Les évêques flamands de Belgique ont publié mardi un texte sur la pastorale des catholiques qui s'identifient comme LGBT, incluant une prière pour "l'amour et la fidélité" des couples de même sexe largement comprise comme un texte à utiliser pour la bénédiction des relations homosexuelles. La partie francophone de la conférence épiscopale de Belgique devrait bientôt publier sa propre version du texte.

Comme on pouvait s'y attendre, la prière est controversée, ses détracteurs y voyant une répudiation des directives du Vatican sur le sujet.

Le pape François interviendra-t-il sur cette question ? Ce n'est pas encore certain.

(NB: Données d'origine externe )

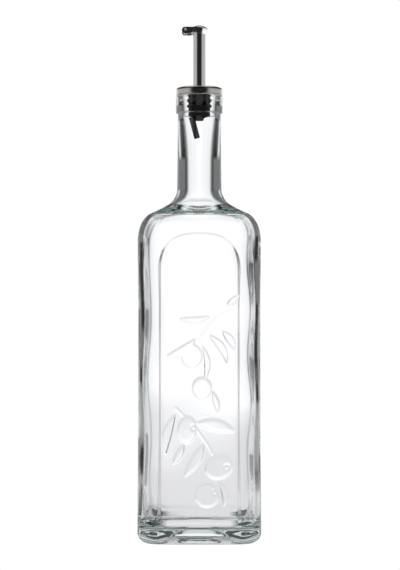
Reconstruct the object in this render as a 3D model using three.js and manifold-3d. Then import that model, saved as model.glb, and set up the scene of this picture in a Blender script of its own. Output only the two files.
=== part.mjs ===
// Square one-litre glass oil bottle with a flip-lid pourer.
// Millimetres, +Z up. The origin is on the bottle's axis, at the surface it stands on.
// The side with the raised olive sprigs faces -Y, and the pourer's lid opens towards +X.

import * as THREE from 'three';
import { mergeVertices } from 'three/addons/utils/BufferGeometryUtils.js';
import Module from 'manifold-3d';

const wasm = await Module();
wasm.setup();

// Driving dimensions of the bottle
const BODY_HALF = 40;
const BODY_CORNER = 12;
const WAIST_HALF = 39.6;
const WAIST_LOW_Z = 80;
const WAIST_HIGH_Z = 150;
const HEEL_RADIUS = 7.5;
const HEEL_CORNER_SHARE = 0.4;
const SHOULDER_START_Z = 196;
const SHOULDER_ARC_HALF = 27;
const SHOULDER_RISE = 20;
const SHOULDER_ARC_END = Math.asin(0.94);
const SHOULDER_THICKENING = 3;
const NECK_RADIUS_LOW = 14.85;
const NECK_RADIUS_TOP = 14.2;
const NECK_FILLET = 12.7;
const NECK_FILLET_ANGLE = THREE.MathUtils.degToRad(59);
const NECK_START_Z = 231.9;
const FINISH_BOTTOM_Z = 281.7;
const BOTTLE_TOP_Z = 293.3;
const FINISH_RADIUS = 15.5;
const MOUTH_RADIUS = 11.5;
const MOUTH_BOTTOM_Z = 280;
const MOUTH_STEP_Z = 290;
const MOUTH_STEP = 0.3;
const MOUTH_CHAMFER = 0.4;
const NECK_BORE = 9.5;
const NECK_BORE_TOP_Z = 250;
const NECK_FLARE_POWER = 1.6;
const WALL = 3.6;
const INNER_CORNER = 9;
const INNER_HEEL_RADIUS = 8;
const FLOOR_Z = 10.7;
const FLOOR_CROWN = 1.5;
const CROWN_HALF = 14;
const CROWN_CORNER = 9;
const CROWN_SHARE = 0.75;
const VAULT_CROWN = 8;
const VAULT_CROWN_HALF = 8;
const VAULT_FOOT = 2.5;
const VAULT_SINK = 1;
const BEARING_INNER = 30;
const BEARING_CORNER = 9.5;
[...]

Mais sa publication pourrait marquer le début d'une bataille publique dans l'Église sur l'héritage du pape François. Et la question de savoir si le pape interviendra pour définir lui-même cet héritage reste incertaine, mais pressante.

Il y a un peu plus d'un an, l'ancienne Congrégation pour la doctrine de la foi a publié un document expliquant que l'Église n'a pas le pouvoir de bénir les unions homosexuelles, tout en soulignant la dignité de toutes les personnes, y compris les catholiques, qui s'identifient comme homosexuels. Le document visait à répondre à l'Église d'Allemagne, où les premiers documents du processus de la "voie synodale" avaient demandé des révisions de l'enseignement de l'Église sur la sexualité humaine, et appelé à la bénédiction des unions homosexuelles dans les églises. Le texte de la CDF (maintenant DDF) n'a pas été accueilli favorablement par l'assemblée synodale allemande, et le clergé allemand a organisé une journée de protestation massive, bénissant liturgiquement des centaines d'unions homosexuelles dans les églises du pays. Mais les évêques allemands ont pour l'essentiel accepté les instructions de Rome - pour l'instant - tout en promettant de poursuivre le débat sur leur programme synodal.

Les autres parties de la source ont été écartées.